異文化への理解と周囲の反発
出典: フリー百科事典『ウィキペディア(Wikipedia)』 (2021/08/13 21:13 UTC 版)
「メフメト2世」の記事における「異文化への理解と周囲の反発」の解説
メフメトはアラビア語とペルシア語を解し、イタリア語とギリシア語の知識もいくらか持ち合わせていたと言われる。メフメトの宮廷ではニザーミーの『五部作(ハムサ)』、フェルドウスィーの『王の書(シャー・ナーメ)』、ラシードゥッディーンの『集史』が好んで読まれていた。ペルシア文学の他に、ティムール朝で書かれたチャガタイ語文学も人気を博していた。メフメトは詩人を保護するだけでなく、自らも「アウニ(アヴニ)」の筆名で作詩を行い、オスマン語による77編の詩集『ファーティフ・ディーワーニ』を著した。 また、メフメトは中国やウイグルの流れを汲む中央アジア世界の絵画も閲覧していたと思われる。 メフメトはイタリアなどから知識人を招聘し、ギリシャ語の文献を収集する、ヨーロッパ文明にも関心を持つ人物だった。
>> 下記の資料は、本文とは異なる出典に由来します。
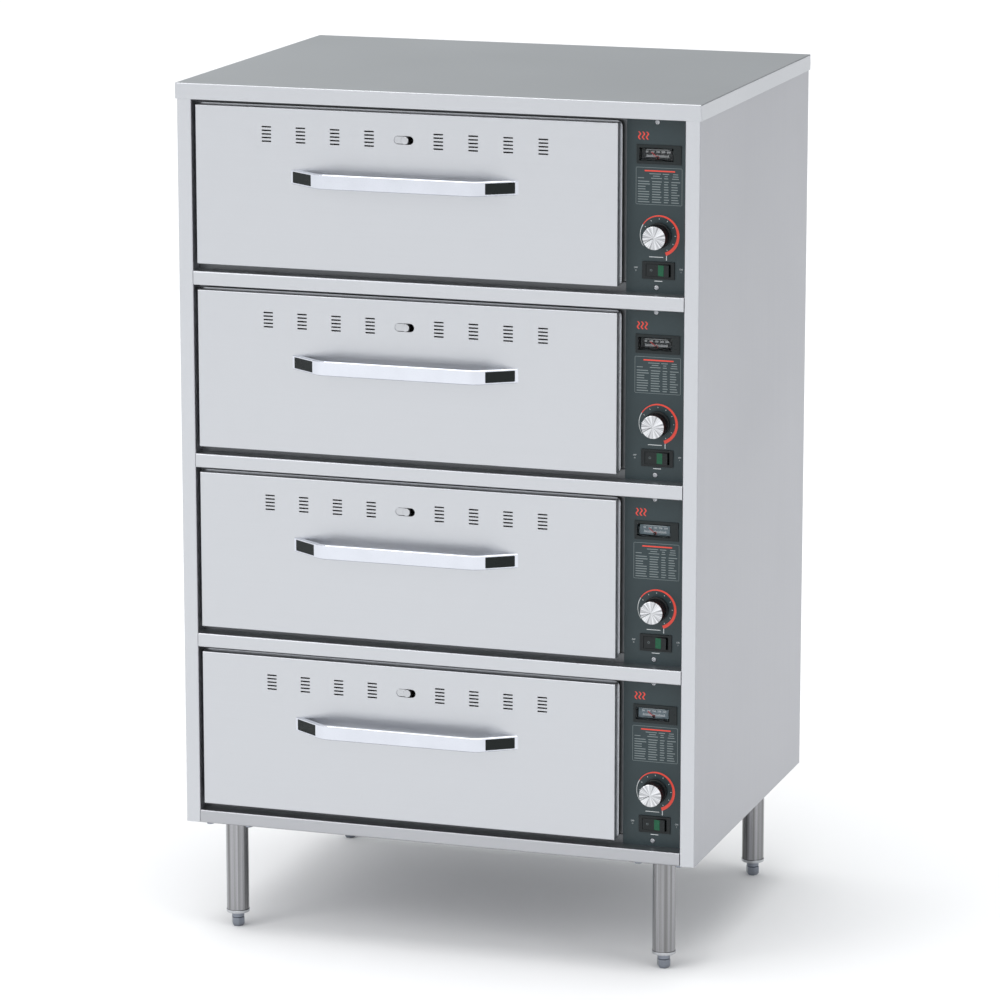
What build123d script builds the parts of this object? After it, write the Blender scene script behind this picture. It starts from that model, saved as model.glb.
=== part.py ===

コンスタンティノープル攻略後、メフメトは歴史家クリトヴォロスを初めとする東ローマの学者たちを厚遇する。彼がイタリアから招聘した画家ジェンティーレ・ベリーニは16か月の間イスタンブールの宮廷に滞在し、メフメトの肖像画などの作品を残した。イタリアの人文主義者、芸術家たちは、メフメトが学芸の保護者であるという評判を聞き、イスタンブールの宮廷を訪れたいと願っていた。しかし、メフメトがイタリアの人文主義者たちを保護した目的の1つには、イタリアの政治・軍事情報の獲得があったとも考えられている。 一方で宮廷でペルシア人、イタリア人、ユダヤ人が重用されていたことに、トルコ人の間では不満が起きていた。メフメトが没する数年前から、アマスィヤの知事を務めていたメフメトの長子バヤズィトの周りにはメフメトの政策に反対する派閥ができていた。メフメトとバヤズィトの関係は悪化し、メフメトはバヤズィトの宮殿を監視していたが、派閥の形成は抑止できなかった。 メフメトの崩御後、彼が保管していた絵画は、皇帝に即位したバヤズィトによって破壊・売却される。